◆ **EXERCISE REQUIREMENTS**: Transcribe only the lines of the listing below from the one holding "at(x, y, onRails));" through the one holding "if empty is", inclusive, without any change.

◆ **STORED RECORDS**:
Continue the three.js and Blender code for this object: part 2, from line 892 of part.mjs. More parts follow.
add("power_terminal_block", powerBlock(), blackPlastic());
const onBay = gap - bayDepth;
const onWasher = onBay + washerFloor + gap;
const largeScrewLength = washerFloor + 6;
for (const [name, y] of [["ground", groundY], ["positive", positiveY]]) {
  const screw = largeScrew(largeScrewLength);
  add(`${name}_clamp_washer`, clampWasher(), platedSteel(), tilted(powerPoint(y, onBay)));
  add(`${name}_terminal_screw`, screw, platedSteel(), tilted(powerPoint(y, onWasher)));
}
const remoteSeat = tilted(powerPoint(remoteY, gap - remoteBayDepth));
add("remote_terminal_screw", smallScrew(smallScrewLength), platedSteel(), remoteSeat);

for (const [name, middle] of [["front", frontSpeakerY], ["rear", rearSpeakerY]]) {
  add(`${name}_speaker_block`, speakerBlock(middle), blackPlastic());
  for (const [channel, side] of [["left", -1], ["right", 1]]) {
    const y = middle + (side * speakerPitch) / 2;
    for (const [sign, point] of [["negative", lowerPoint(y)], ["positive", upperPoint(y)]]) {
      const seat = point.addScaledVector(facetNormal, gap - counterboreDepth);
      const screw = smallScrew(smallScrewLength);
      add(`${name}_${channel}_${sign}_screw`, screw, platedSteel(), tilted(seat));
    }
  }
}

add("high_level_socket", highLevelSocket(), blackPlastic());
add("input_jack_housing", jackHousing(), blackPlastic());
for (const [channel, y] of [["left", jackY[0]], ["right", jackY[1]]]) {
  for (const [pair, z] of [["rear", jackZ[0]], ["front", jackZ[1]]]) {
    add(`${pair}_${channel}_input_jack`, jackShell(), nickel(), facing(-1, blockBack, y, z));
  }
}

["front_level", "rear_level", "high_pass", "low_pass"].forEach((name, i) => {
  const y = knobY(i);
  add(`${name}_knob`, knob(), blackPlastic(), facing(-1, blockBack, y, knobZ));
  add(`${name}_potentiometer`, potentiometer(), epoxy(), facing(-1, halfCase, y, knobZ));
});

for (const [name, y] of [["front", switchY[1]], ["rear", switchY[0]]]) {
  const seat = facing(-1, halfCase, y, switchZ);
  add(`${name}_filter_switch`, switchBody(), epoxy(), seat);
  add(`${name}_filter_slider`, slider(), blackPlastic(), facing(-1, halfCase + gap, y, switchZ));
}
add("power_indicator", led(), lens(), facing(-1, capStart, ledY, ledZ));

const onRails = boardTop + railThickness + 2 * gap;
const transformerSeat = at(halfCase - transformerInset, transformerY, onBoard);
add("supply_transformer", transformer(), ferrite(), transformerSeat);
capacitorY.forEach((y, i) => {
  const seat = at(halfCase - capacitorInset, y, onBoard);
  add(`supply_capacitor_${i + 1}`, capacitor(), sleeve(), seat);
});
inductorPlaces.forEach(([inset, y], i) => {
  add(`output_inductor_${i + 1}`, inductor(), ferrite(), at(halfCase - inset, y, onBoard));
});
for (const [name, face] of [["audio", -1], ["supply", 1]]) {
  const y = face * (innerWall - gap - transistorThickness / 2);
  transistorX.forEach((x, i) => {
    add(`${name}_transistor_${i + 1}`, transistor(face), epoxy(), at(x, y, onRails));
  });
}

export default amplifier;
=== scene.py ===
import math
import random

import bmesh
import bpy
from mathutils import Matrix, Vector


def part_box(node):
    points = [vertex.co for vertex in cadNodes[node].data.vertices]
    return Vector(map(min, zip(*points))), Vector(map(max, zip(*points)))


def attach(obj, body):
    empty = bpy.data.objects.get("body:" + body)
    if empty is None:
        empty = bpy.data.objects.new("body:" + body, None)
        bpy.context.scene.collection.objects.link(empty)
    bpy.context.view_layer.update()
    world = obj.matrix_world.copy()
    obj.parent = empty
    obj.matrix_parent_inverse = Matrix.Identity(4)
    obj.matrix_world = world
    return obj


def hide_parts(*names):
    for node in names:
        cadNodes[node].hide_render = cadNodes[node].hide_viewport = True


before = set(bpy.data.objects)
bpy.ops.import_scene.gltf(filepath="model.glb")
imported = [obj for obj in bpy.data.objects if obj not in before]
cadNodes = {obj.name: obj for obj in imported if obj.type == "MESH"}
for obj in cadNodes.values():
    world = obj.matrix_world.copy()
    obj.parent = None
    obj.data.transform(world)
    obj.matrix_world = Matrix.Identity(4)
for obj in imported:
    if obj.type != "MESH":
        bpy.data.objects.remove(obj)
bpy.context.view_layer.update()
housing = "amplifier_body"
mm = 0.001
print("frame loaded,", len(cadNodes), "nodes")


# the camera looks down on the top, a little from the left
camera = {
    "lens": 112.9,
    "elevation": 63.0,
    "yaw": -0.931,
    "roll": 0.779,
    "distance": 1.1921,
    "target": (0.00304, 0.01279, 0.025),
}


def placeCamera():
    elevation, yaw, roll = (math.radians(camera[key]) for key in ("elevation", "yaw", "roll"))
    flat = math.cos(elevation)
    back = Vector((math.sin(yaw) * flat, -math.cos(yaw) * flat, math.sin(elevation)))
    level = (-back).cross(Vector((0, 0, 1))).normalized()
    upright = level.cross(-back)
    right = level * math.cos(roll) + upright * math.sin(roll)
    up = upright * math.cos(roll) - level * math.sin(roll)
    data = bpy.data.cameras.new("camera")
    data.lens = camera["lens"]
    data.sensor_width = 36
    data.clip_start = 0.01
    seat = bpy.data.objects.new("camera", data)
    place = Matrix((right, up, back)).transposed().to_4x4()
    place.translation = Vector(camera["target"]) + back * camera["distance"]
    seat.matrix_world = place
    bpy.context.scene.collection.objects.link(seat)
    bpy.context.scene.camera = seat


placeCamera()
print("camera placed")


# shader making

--

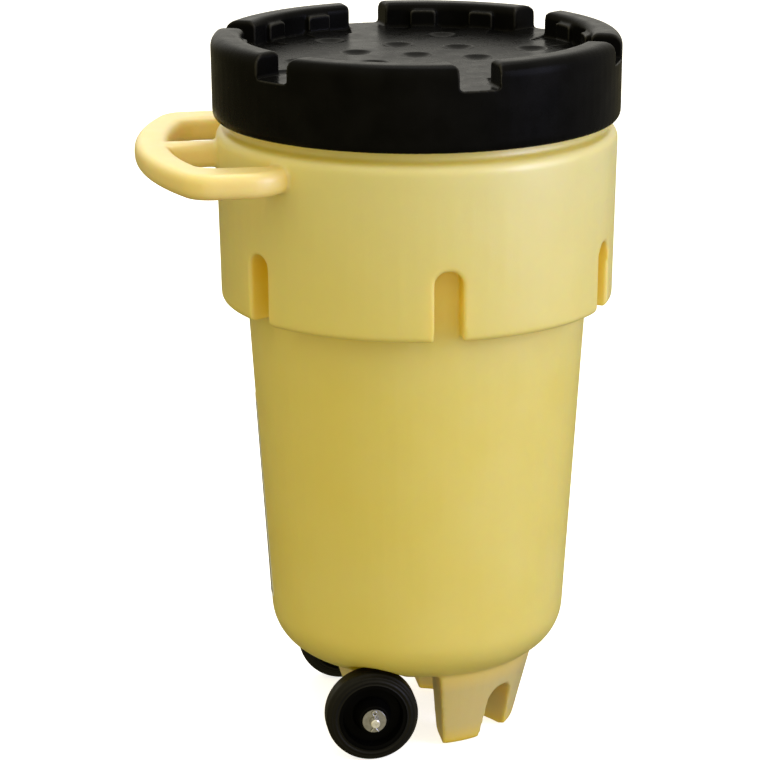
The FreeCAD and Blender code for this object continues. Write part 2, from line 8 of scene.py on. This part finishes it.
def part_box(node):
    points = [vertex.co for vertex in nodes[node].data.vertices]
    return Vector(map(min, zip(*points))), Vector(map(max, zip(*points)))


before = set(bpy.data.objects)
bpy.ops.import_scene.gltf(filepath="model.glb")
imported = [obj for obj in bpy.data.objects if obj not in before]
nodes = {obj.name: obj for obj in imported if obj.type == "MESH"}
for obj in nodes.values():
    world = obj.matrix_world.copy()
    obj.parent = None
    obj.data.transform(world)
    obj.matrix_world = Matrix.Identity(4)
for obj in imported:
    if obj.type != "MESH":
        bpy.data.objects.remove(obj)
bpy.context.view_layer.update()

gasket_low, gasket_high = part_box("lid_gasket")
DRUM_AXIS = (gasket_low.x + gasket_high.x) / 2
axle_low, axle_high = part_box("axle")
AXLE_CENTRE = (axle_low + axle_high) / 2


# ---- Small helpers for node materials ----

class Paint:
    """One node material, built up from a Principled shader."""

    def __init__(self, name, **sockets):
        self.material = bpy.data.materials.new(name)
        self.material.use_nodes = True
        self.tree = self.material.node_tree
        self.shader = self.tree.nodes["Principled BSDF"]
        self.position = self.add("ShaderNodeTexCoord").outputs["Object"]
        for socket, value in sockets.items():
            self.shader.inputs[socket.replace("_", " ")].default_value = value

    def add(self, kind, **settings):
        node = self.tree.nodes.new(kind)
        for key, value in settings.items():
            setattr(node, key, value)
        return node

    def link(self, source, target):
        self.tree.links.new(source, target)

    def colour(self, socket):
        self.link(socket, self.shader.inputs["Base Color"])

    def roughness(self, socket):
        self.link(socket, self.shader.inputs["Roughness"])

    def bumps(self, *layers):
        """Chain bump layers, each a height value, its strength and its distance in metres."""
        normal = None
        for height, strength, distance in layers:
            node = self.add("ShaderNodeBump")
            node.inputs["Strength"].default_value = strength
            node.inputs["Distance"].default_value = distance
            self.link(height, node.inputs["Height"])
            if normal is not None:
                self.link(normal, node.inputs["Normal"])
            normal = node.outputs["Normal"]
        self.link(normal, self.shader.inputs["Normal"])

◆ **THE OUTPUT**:
    add(`${name}_transistor_${i + 1}`, transistor(face), epoxy(), at(x, y, onRails));
  });
}

export default amplifier;
=== scene.py ===
import math
import random

import bmesh
import bpy
from mathutils import Matrix, Vector


def part_box(node):
    points = [vertex.co for vertex in cadNodes[node].data.vertices]
    return Vector(map(min, zip(*points))), Vector(map(max, zip(*points)))


def attach(obj, body):
    empty = bpy.data.objects.get("body:" + body)
    if empty is None:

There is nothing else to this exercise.